• **WHAT YOU SHOULD DO**
State the number of lines in these records holding "picture". Say nothing more.

[JSON records of objects]
■ ■ ■ ■ ■ ■ ■

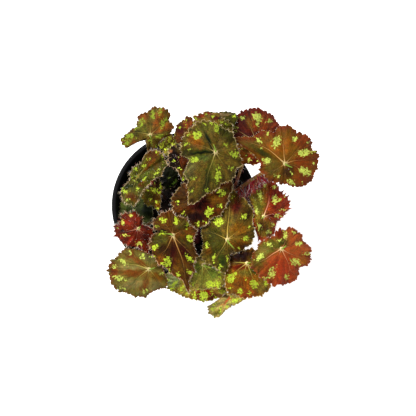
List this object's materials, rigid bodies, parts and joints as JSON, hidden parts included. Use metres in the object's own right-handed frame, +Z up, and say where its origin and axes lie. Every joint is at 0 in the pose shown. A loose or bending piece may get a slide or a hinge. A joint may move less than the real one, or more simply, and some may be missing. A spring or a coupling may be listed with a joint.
{
  "type": "potted eyelash begonia",
  "caption": "Small creeping begonia with toothed, blotched bronze leaves on hairy red stalks, growing from half buried rhizomes in a round black nursery pot.",
  "frame": {"origin": "middle of the pot's underside, on the surface that it stands on", "axes": "+Z up the pot; +X and +Y to the right and to the far side of the plant as the picture shows it from overhead"},
  "size_m": [0.1698, 0.1722, 0.1776],
  "materials": {
    "pot_plastic": "satin black moulded plastic",
    "potting_soil": "dark crumbly peat mix",
    "rhizome": "dull, scaly",
    "stalk": "fleshy, semi matt, hairy",
    "leaf_olive": "satin leaf, lime blotches",
    "leaf_bronze": "satin leaf, lime blotches",
    "leaf_red_brown": "satin leaf, lime blotches",
    "leaf_dark": "satin leaf, lime blotches",
    "leaf_green": "satin leaf"
  },
  "bodies": {
    "root": {"pot": "pot_plastic", "soil": "potting_soil", "rhizome_main": "rhizome", "rhizome_back": "rhizome", "rhizome_front": "rhizome", "stalk_crown": "stalk", "blade_crown": "leaf_olive", "stalk_upper_right": "stalk", "blade_upper_right": "leaf_bronze", "stalk_back_right": "stalk", "blade_back_right": "leaf_red_brown", "stalk_back_left": "stalk", "blade_back_left": "leaf_bronze", "stalk_left_cupped": "stalk", "blade_left_cupped": "leaf_bronze", "stalk_left_inner": "stalk", "blade_left_inner": "leaf_dark", "stalk_back_small": "stalk", "blade_back_small": "leaf_olive", "stalk_hanging": "stalk", "blade_hanging": "leaf_dark", "stalk_back_red": "stalk", "blade_back_red": "leaf_red_brown", "stalk_back_centre": "stalk", "blade_back_centre": "leaf_red_brown", "stalk_back_low": "stalk", "blade_back_low": "leaf_green", "stalk_gap_small": "stalk", "blade_gap_small": "leaf_red_brown", "stalk_centre_dark": "stalk", "blade_centre_dark": "leaf_dark", "stalk_left_long": "stalk", "blade_left_long": "leaf_bronze", "stalk_right_centre": "stalk", "blade_right_centre": "leaf_bronze", "stalk_front_left": "stalk", "blade_front_left": "leaf_olive", "stalk_left_red": "stalk", "blade_left_red": "leaf_red_brown", "stalk_right_red": "stalk", "blade_right_red": "leaf_red_brown", "stalk_front_right": "stalk", "blade_front_right": "leaf_red_brown", "stalk_front_right_low": "stalk", "blade_front_right_low": "leaf_bronze", "stalk_front_green": "stalk", "blade_front_green": "leaf_olive", "stalk_front_low": "stalk", "blade_front_low": "leaf_bronze", "stalk_front_folded": "stalk", "blade_front_folded": "leaf_olive", "stalk_low_left": "stalk", "blade_low_left": "leaf_green", "stalk_low_inner": "stalk", "blade_low_inner": "leaf_green"}
  },
  "joints": []
}
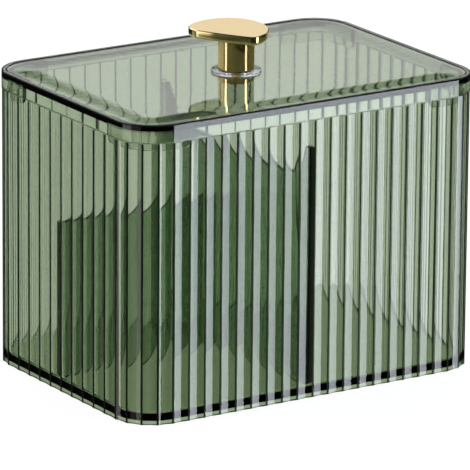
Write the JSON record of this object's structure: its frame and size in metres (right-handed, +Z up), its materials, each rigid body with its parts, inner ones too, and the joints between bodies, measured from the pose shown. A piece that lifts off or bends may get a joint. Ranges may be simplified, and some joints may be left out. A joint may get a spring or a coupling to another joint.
{
  "type": "cotton swab box",
  "caption": "Clear green fluted box with rounded corners, a lift-off lid with a stone-shaped gold knob, and a lift-out divider for swabs and pads.",
  "frame": {"origin": "middle of the base, on the surface that the box stands on", "axes": "+X along the long side, the front with the wide fluted wall faces -Y, +Z up"},
  "size_m": [0.168, 0.119, 0.1431],
  "materials": {
    "green_clear_plastic": "polished, see-through, tinted smoky green",
    "satin_gold": "satin pale gold",
    "polished_gold": "polished gold plate",
    "clear_washer": "clear, smooth",
    "screw_steel": "plain"
  },
  "bodies": {
    "box": {"box_body": "green_clear_plastic"},
    "divider": {"centre_divider": "green_clear_plastic", "cross_divider": "green_clear_plastic"},
    "lid": {"lid": "green_clear_plastic", "knob_stone": "satin_gold", "knob_stem": "polished_gold", "knob_washer": "clear_washer", "knob_nut": "polished_gold", "knob_screw": "screw_steel"}
  },
  "joints": [
    {"name": "lid_lift", "type": "slide", "parent": "box", "child": "lid", "axis": [0, 0, 1], "range_m": [0, 0.06]},
    {"name": "divider_lift", "type": "slide", "parent": "box", "child": "divider", "axis": [0, 0, 1], "range_m": [0, 0.015]}
  ]
}
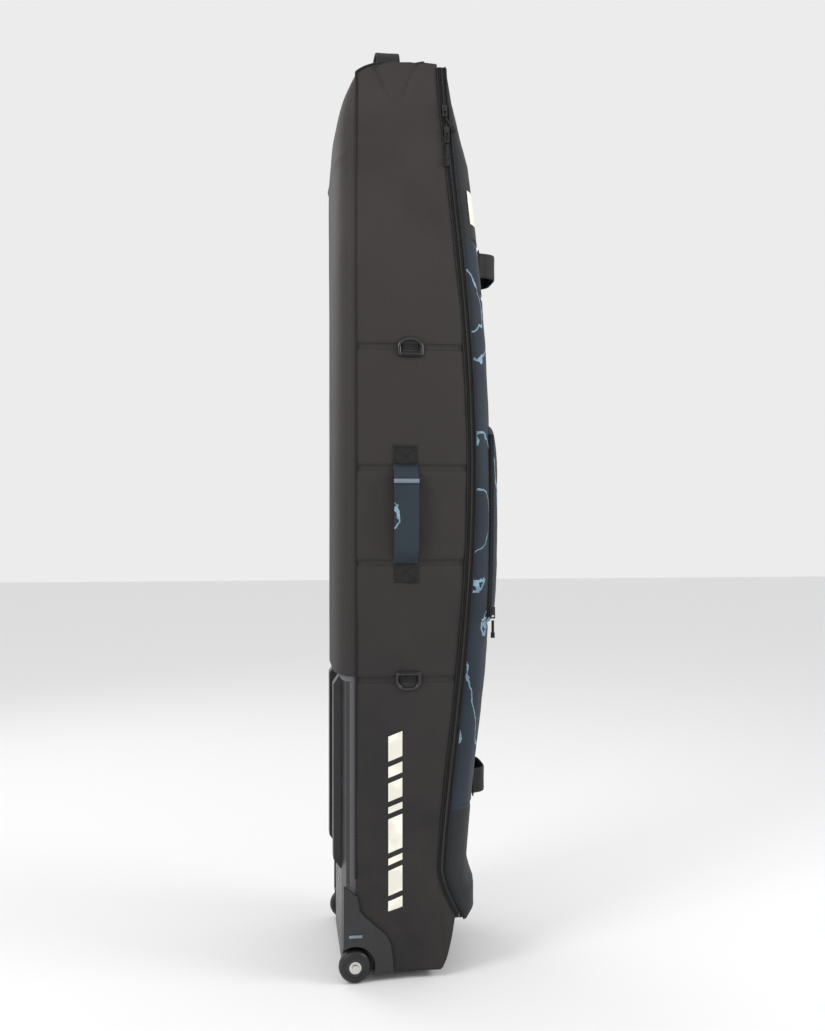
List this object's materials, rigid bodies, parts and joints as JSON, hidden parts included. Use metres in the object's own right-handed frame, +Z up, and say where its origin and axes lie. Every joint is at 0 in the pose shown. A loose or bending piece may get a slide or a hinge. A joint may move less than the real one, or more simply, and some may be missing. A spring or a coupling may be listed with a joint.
{
  "type": "wheeled snowboard bag",
  "caption": "Tall padded fabric snowboard bag on two wheels, with a side-opening zipped lid, a front pocket, webbing handles, D-rings and a moulded base.",
  "frame": {"origin": "on the ground, under the centre of the standing bag", "axes": "+Z up the bag, +X towards the lid, -Y the side with the main zip"},
  "size_m": [0.33, 0.3686, 1.7563],
  "materials": {
    "shell_fabric": "black woven polyester with a slight sheen",
    "print_fabric": "dark blue-grey printed polyester with pale contour lines",
    "lining": "grey lining over foam",
    "webbing": "black ribbed webbing",
    "print_webbing": "blue-grey printed webbing",
    "zip_tape": "black zip tape with a moulded chain",
    "moulded_plastic": "black moulded plastic, satin",
    "hardware": "black glossy hardware",
    "tyre": "black polyurethane",
    "steel": "bright steel",
    "inlay": "blue-grey inlay",
    "rubber": "black rubber"
  },
  "bodies": {
    "tub": {"side_panel_near": "shell_fabric", "side_panel_far": "shell_fabric", "back_panel": "shell_fabric", "top_panel": "shell_fabric", "toe_panel": "shell_fabric", "bottom_panel": "shell_fabric", "side_padding_near": "lining", "side_padding_far": "lining", "back_padding": "lining", "piping_near": "zip_tape", "piping_far": "zip_tape", "base_plate": "moulded_plastic", "base_tray": "moulded_plastic", "skid_rails": "moulded_plastic", "wheel_housing_near": "moulded_plastic", "wheel_housing_far": "moulded_plastic", "housing_inlays": "inlay", "base_feet": "rubber", "base_screws": "steel", "axle_near": "steel", "axle_far": "steel", "zip_tape_tub": "zip_tape", "hinge_strip": "shell_fabric", "side_handle_near": "print_webbing", "side_handle_far": "print_webbing", "top_handle": "webbing", "d_ring_tab_upper": "webbing", "d_ring_tab_lower": "webbing", "inner_straps": "webbing", "strap_buckles": "hardware", "strap_tongues": "hardware"},
    "wheel_near": {"wheel_tyre_near": "tyre", "wheel_hub_near": "moulded_plastic", "wheel_bearings_near": "steel"},
    "wheel_far": {"wheel_tyre_far": "tyre", "wheel_hub_far": "moulded_plastic", "wheel_bearings_far": "steel"},
    "lid": {"zip_tape_lid": "zip_tape", "lid_shell": "print_fabric", "lid_hem_tab": "webbing", "front_pocket": "print_fabric", "pocket_zip_tape": "zip_tape", "front_handle_upper": "webbing", "front_handle_lower": "webbing"},
    "slider_upper": {"main_slider_upper": "hardware"},
    "slider_lower": {"main_slider_lower": "hardware"},
    "pull_upper": {"pull_upper": "hardware", "pull_upper_cord": "webbing"},
    "pull_lower": {"pull_lower": "hardware", "pull_lower_cord": "webbing"},
    "pocket_slider": {"pocket_slider": "hardware"},
    "pocket_pull": {"pocket_pull": "hardware", "pocket_pull_cord": "webbing"},
    "d_ring_upper": {"d_ring_upper": "hardware"},
    "d_ring_lower": {"d_ring_lower": "hardware"}
  },
  "joints": [
    {"name": "wheel_near_spin", "type": "hinge", "parent": "tub", "child": "wheel_near", "pos_m": [-0.129, -0.16, 0.03], "axis": [0, 1, 0], "continuous": true},
    {"name": "wheel_far_spin", "type": "hinge", "parent": "tub", "child": "wheel_far", "pos_m": [-0.129, 0.16, 0.03], "axis": [0, 1, 0], "continuous": true},
    {"name": "lid_open", "type": "hinge", "parent": "tub", "child": "lid", "pos_m": [0.065, 0.161, 0.9], "axis": [0, 0, 1], "range_deg": [0, 110]},
    {"name": "slider_upper_slide", "type": "slide", "parent": "tub", "child": "slider_upper", "axis": [-0.085, 0, 0.9964], "range_m": [0, 0.05]},
    {"name": "slider_lower_slide", "type": "slide", "parent": "tub", "child": "slider_lower", "axis": [0.0981, 0, -0.9952], "range_m": [0, 0.4]},
    {"name": "pull_upper_swing", "type": "hinge", "parent": "slider_upper", "child": "pull_upper", "pos_m": [0.03679, -0.1658, 1.6068], "axis": [-1, 0, 0], "range_deg": [0, 150]},
    {"name": "pull_lower_swing", "type": "hinge", "parent": "slider_lower", "child": "pull_lower", "pos_m": [0.04075, -0.1658, 1.5668], "axis": [-1, 0, 0], "range_deg": [0, 150]},
    {"name": "pocket_slider_slide", "type": "slide", "parent": "lid", "child": "pocket_slider", "axis": [0.0418, 0, 0.9991], "range_m": [0, 0.26]},
    {"name": "pocket_pull_swing", "type": "hinge", "parent": "pocket_slider", "child": "pocket_pull", "pos_m": [0.13411, -0.1298, 0.6748], "axis": [-1, 0, 0], "range_deg": [0, 150]},
    {"name": "d_ring_upper_swing", "type": "hinge", "parent": "tub", "child": "d_ring_upper", "pos_m": [-0.027, -0.1656, 1.152], "axis": [1, 0, 0], "range_deg": [0, 170]},
    {"name": "d_ring_lower_swing", "type": "hinge", "parent": "tub", "child": "d_ring_lower", "pos_m": [-0.031, -0.1656, 0.564], "axis": [-1, 0, 0], "range_deg": [0, 170]}
  ]
}
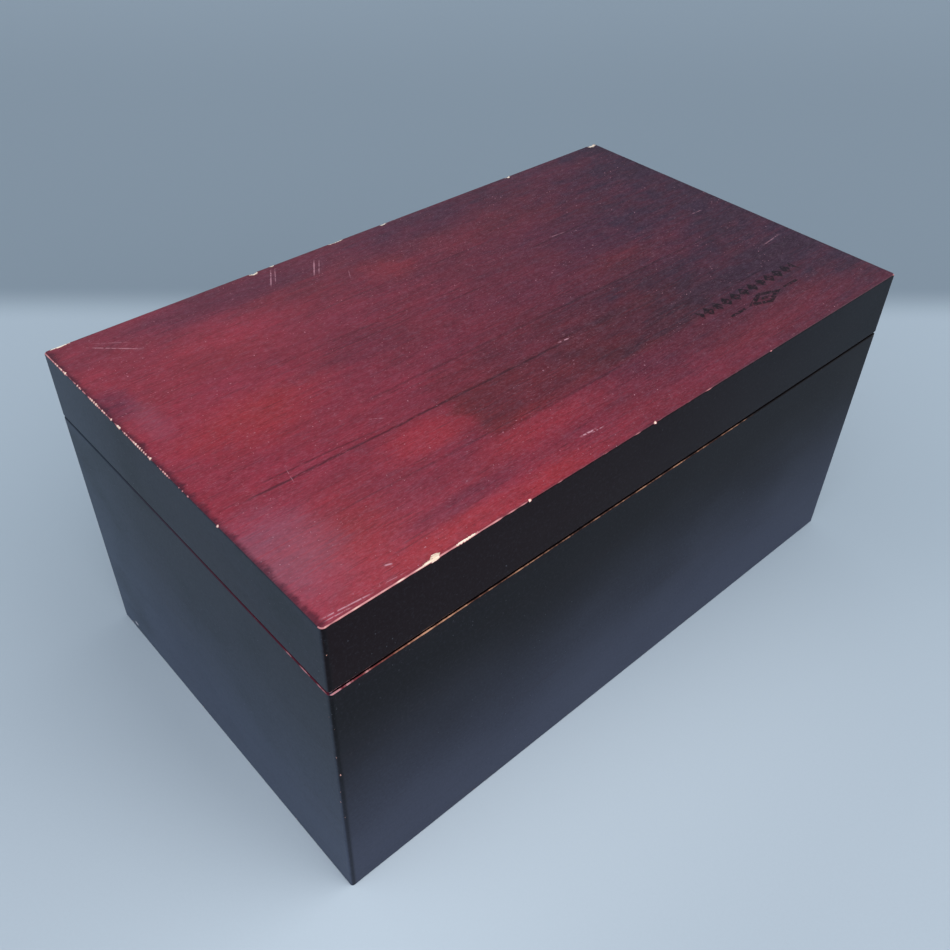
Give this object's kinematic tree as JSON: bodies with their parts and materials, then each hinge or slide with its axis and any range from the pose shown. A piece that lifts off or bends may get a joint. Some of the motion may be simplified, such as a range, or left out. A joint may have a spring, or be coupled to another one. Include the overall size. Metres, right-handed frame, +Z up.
{
  "type": "archival box",
  "caption": "Rectangular wooden archival box with black lacquered sides, a red-stained top and a hinged lid held by two butt hinges at the back.",
  "frame": {"origin": "middle of the underside, on the surface the box stands on", "axes": "+X along the length to the right, +Y towards the hinges at the back, +Z up"},
  "size_m": [0.307, 0.1853, 0.15],
  "materials": {
    "black_lacquered_wood": "satin black lacquer over wood",
    "red_stained_wood": "satin red-brown stain with worn edges",
    "bare_wood": "planed, unfinished",
    "felt": "pressed wool felt",
    "hinge_brass": "brushed, slightly tarnished",
    "pin_steel": "drawn wire"
  },
  "bodies": {
    "base": {"base_front_wall": "black_lacquered_wood", "base_back_wall": "black_lacquered_wood", "base_left_wall": "black_lacquered_wood", "base_right_wall": "black_lacquered_wood", "base_corner_tongues": "bare_wood", "bottom_panel": "bare_wood", "bottom_lining": "felt", "rim_dots": "felt", "left_hinge_base_leaf": "hinge_brass", "left_hinge_pin": "pin_steel", "right_hinge_base_leaf": "hinge_brass", "right_hinge_pin": "pin_steel", "base_hinge_screws": "hinge_brass"},
    "lid": {"lid_panel": "red_stained_wood", "lid_front_rail": "black_lacquered_wood", "lid_back_rail": "black_lacquered_wood", "lid_left_rail": "black_lacquered_wood", "lid_right_rail": "black_lacquered_wood", "lid_corner_tongues": "bare_wood", "lid_lining": "felt", "left_hinge_lid_leaf": "hinge_brass", "right_hinge_lid_leaf": "hinge_brass", "lid_hinge_screws": "hinge_brass"}
  },
  "joints": [
    {"name": "lid_hinge", "type": "hinge", "parent": "base", "child": "lid", "pos_m": [0, 0.092, 0.1198], "axis": [-1, 0, 0], "range_deg": [0, 95]}
  ]
}
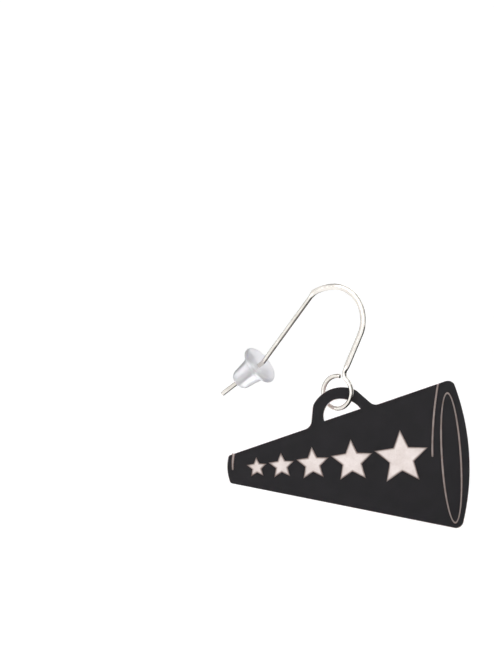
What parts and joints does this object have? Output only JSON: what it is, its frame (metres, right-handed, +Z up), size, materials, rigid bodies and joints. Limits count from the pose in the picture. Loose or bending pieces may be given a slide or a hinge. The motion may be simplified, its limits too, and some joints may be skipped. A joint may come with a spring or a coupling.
{
  "type": "drop earring",
  "caption": "Drop earring: flat engraved megaphone charm swinging from the loop of a bent ear wire, with a soft sliding ear nut on the tail.",
  "frame": {"origin": "centre line of the ear wire at the crest of its bow, where the ear carries the earring", "axes": "+Z up as worn; the charm lies in the XZ plane with its engraved face towards -Y and its mouth towards +X; the ear wire's plane is turned 37 degrees about Z, its tail going back to -X +Y"},
  "size_m": [0.038, 0.0162, 0.0382],
  "materials": {
    "charm_core": "matte, laser-cut edge",
    "charm_cap": "satin black cap layer",
    "ear_wire": "bright silver plate",
    "ear_nut": "clear soft silicone"
  },
  "bodies": {
    "ear_wire": {"ear_wire": "ear_wire"},
    "charm": {"charm_core": "charm_core", "charm_face": "charm_cap", "mouth_face": "charm_cap"},
    "ear_nut": {"ear_nut": "ear_nut"}
  },
  "joints": [
    {"name": "charm_swing", "type": "hinge", "parent": "ear_wire", "child": "charm", "pos_m": [0.00043, -0.00032, -0.019], "axis": [0.7986, -0.6018, 0], "range_deg": [-20, 10]},
    {"name": "ear_nut_slide", "type": "slide", "parent": "ear_wire", "child": "ear_nut", "axis": [-0.666, 0.5018, -0.5519], "range_m": [0, 0.0105]}
  ]
}
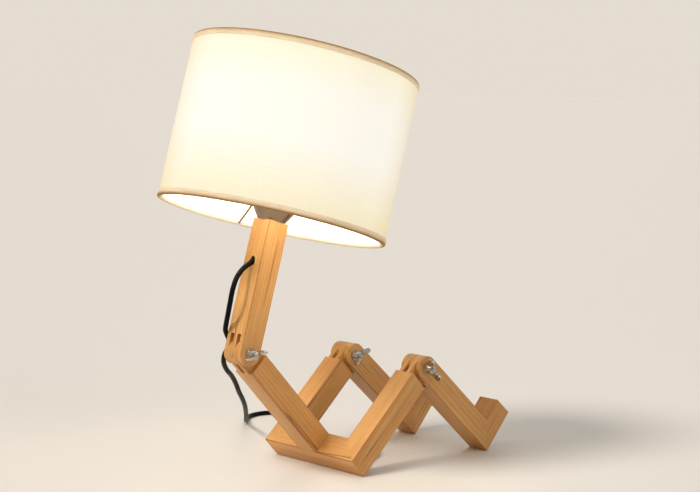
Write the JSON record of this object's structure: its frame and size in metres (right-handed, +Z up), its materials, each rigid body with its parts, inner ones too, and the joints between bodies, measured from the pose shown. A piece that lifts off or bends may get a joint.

■ ■ ■ ■ ■ ■ ■

• **WRITTEN REPLY**
2